The Lebanese Armed Forces are much weaker than Hezbollah, and have refused to deploy in the south of the country, for fear of having to confront Hezbollah fighters. The LAF is not so much “subservient” as “passive” – it intends to stay well out of the way of Hezbollah and avoid confrontation. That attitude could change, but only if the LAF can be built up – more men, more weaponry – with infusions of aid from American, European, and Sunni Arab donors.
According to the U.S. government, this aid is provided specifically to “enable the United States to mitigate Iranian, Hizballah, and Sunni extremist threats and influence in the country. U.S. foreign assistance will build the capacity of the Lebanese Armed Forces (LAF) and the Internal Security Forces (ISF) to secure Lebanon’s borders and disrupt and mitigate violent extremism.”…
The problem is that much of the aid “earmarked” for the LAF is not getting to it, but diverted by Hezbollah, which controls the Lebanese government, to other uses. The LAF cannot do its job as long as it remains weaker than Hezbollah, and it will remain weaker than Hezbollah until the U.S. and other donors finally recognize that they will have to build up the LAF , as a fighting force, outside the regular channels of the Lebanese government.

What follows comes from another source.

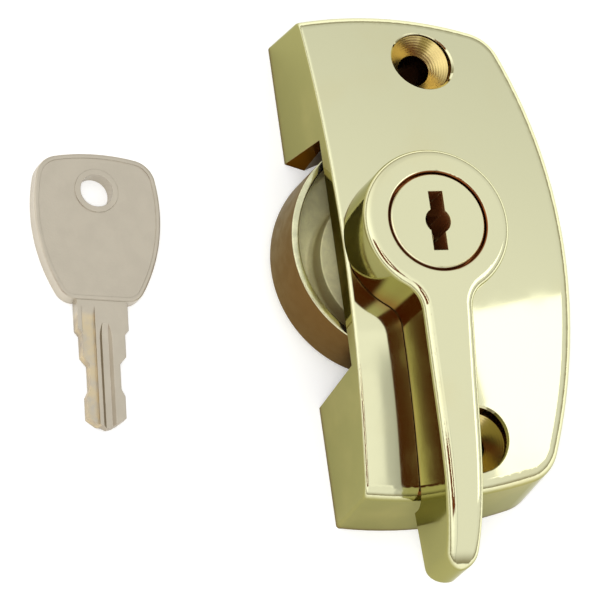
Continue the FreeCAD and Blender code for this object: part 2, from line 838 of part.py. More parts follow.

Hezbollah now dominates, through both its own members and those who collaborate with it, the Lebanese Parliament. It also has several ministers in the Cabinet. It controls the Maronite President, Michel Aoun, who does the bidding of Hezbollah, out of both fear (Aoun knows what happened to Prime Minister Rafik Hariri) and venality (he has amassed a fortune of $90 million, while his ally Hezbollah has studiously looked the other way). But it ought not to be beyond the ability of foreign donors, such as the U.S., to figure out how to get aid – money and weapons – directly to the Lebanese army, without going through the Hezbollah-dominated government, that routinely helps itself to some of that aid, and diverts much of the rest to uses other than what the donors intended.
At a minimum, nations that seek to help Lebanon should make their assistance dependent on disarming Hezbollah and ending its military and political presence, something demanded by United Nations resolutions, including U.N. Security Council Resolution 1701.

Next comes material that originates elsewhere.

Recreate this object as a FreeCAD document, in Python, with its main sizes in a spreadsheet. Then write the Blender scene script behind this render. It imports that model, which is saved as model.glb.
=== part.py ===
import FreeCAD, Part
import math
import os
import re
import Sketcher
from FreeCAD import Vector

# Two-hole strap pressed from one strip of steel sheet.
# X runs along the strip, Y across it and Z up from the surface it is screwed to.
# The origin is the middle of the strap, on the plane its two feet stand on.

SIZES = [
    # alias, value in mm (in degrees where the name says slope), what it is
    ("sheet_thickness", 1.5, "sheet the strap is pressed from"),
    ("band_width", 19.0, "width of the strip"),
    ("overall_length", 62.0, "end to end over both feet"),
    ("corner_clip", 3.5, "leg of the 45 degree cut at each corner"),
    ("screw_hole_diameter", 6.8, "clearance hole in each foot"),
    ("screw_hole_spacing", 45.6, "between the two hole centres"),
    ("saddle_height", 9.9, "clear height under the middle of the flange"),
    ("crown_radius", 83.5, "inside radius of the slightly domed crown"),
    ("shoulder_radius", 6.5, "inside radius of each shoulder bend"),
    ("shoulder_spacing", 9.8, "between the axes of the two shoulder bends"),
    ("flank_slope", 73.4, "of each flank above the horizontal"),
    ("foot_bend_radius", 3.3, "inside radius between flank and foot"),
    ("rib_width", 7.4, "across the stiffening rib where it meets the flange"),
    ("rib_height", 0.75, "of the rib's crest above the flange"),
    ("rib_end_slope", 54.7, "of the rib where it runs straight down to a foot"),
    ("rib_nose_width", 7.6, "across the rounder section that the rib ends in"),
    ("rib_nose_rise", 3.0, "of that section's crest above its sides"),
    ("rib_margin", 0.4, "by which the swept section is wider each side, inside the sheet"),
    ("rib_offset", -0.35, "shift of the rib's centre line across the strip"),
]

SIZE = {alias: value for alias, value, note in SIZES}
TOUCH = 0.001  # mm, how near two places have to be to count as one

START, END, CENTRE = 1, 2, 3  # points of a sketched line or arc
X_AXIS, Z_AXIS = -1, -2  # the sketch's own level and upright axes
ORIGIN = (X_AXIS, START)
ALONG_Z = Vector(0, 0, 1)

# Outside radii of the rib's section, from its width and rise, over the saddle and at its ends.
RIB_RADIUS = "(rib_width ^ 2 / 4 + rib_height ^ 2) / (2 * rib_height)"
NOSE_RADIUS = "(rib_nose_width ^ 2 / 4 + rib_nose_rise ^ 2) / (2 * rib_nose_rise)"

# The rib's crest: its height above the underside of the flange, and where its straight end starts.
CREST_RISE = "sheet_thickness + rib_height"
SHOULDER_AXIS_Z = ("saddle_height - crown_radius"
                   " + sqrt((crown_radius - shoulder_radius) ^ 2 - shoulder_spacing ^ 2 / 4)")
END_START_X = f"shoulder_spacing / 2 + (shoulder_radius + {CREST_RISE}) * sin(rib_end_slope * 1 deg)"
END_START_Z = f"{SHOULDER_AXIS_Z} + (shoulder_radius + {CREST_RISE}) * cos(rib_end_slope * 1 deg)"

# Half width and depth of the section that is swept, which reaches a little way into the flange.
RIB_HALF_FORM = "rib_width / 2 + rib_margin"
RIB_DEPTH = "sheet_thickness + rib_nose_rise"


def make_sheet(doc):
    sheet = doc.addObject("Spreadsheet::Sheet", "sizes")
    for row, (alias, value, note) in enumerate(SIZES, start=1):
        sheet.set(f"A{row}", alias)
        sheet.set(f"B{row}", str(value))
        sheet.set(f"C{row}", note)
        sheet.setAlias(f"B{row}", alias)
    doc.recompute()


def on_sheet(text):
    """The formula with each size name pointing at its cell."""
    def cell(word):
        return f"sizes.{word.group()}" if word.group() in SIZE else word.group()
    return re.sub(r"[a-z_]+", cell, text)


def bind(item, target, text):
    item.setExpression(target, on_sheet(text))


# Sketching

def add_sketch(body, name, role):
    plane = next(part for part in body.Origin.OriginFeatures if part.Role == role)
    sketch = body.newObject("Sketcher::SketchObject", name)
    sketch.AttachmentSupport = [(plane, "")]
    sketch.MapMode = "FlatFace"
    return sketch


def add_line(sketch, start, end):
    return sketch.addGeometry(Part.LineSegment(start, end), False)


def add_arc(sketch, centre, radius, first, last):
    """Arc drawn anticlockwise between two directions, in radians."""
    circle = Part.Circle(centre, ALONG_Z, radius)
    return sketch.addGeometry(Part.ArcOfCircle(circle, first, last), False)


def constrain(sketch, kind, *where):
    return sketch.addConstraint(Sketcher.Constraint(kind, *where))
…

Such a demand by donor nations, for Hezbollah to agree to be disarmed, and to end “ its military and political presence,” asks too much. It would be better to proceed by slow degrees. First, the donors should build up the Lebanese Army with money and weapons that go directly to it, without having to go through the regular governmental channels that give Hezbollah the chance to divert such aid. Once the Lebanese army has been sufficiently strengthened so that it can at least hold its own against Hezbollah, then it will be the time to ask Hezbollah to give up, not all of its weapons, which it would never agree to, but the major weapons that are a threat to the state, because Hezbollah’s possession of those very weapons makes it more likely that Lebanon could be dragged into a disastrous war with Israel. This means Hezbollah should be asked to surrender its missiles and rockets to the Lebanese Army for safekeeping, or disposal – removing them, to the great relief of Lebanese civilians living nearby, from their hiding places in civilian areas — but could keep its small arms and armed vehicles. And it would not be asked to refrain from political activity, but should be encouraged to assume its proper role as one party among many, like the Shi’a Amal Party, representing the nearly 30% of the population that is Shi’a, and not attempt to dominate, through fear and force, the entire government, as it does now. And once that has been agreed upon, the spigot of aid for Lebanon – some of which will benefit the Shi’a — might again be turned on.
With the region facing mounting challenges and changes, now is the time for the international community to end one of the greatest threats to security and stability. The United States should use its economic and diplomatic clout to pressure Lebanese authorities to establish their sovereignty over all of its territory and put an end to the perverse role of Hezbollah as a state within a state.
The Lebanese authorities cannot do much as long as Hezbollah remains stronger than the national army. The U.S. can “use its economic and diplomatic clout” to directly deliver both advanced weapons, and money to pay for more soldiers, to that national army. When that army has been sufficiently strengthened, it can at last redeploy to assert the government’s control over South Lebanon. The next step is for the U.S. and other donor nations to let it be known that they will be willing to help Lebanon with aid as soon as Hezbollah has agreed to, and does, give up its major weapons to the Lebanese government. It will be allowed to keep its small arms, and encouraged to assume a new role, as a political party akin to Amal, representing the nearly 30% of the population that is Shi’a. But it will no longer be allowed to dominate, through threats, bribery, blackmail, and even murder (as happened with Rafik Hariri), the Lebanese government. Once that is accomplished – first the stick of building up the Lebanese army, and then the carrot of aid — then Lebanon will have a fighting chance to again become what it once was, a half-century ago, before the PLO, and then Hezbollah, did their level best to use Lebanon as a staging area for attacks on Israel: a multi-sectarian Arab state – Christian, Sunni, Shi’a — that was at peace both internally, and with all of its neighbors, and actually managed to thrive.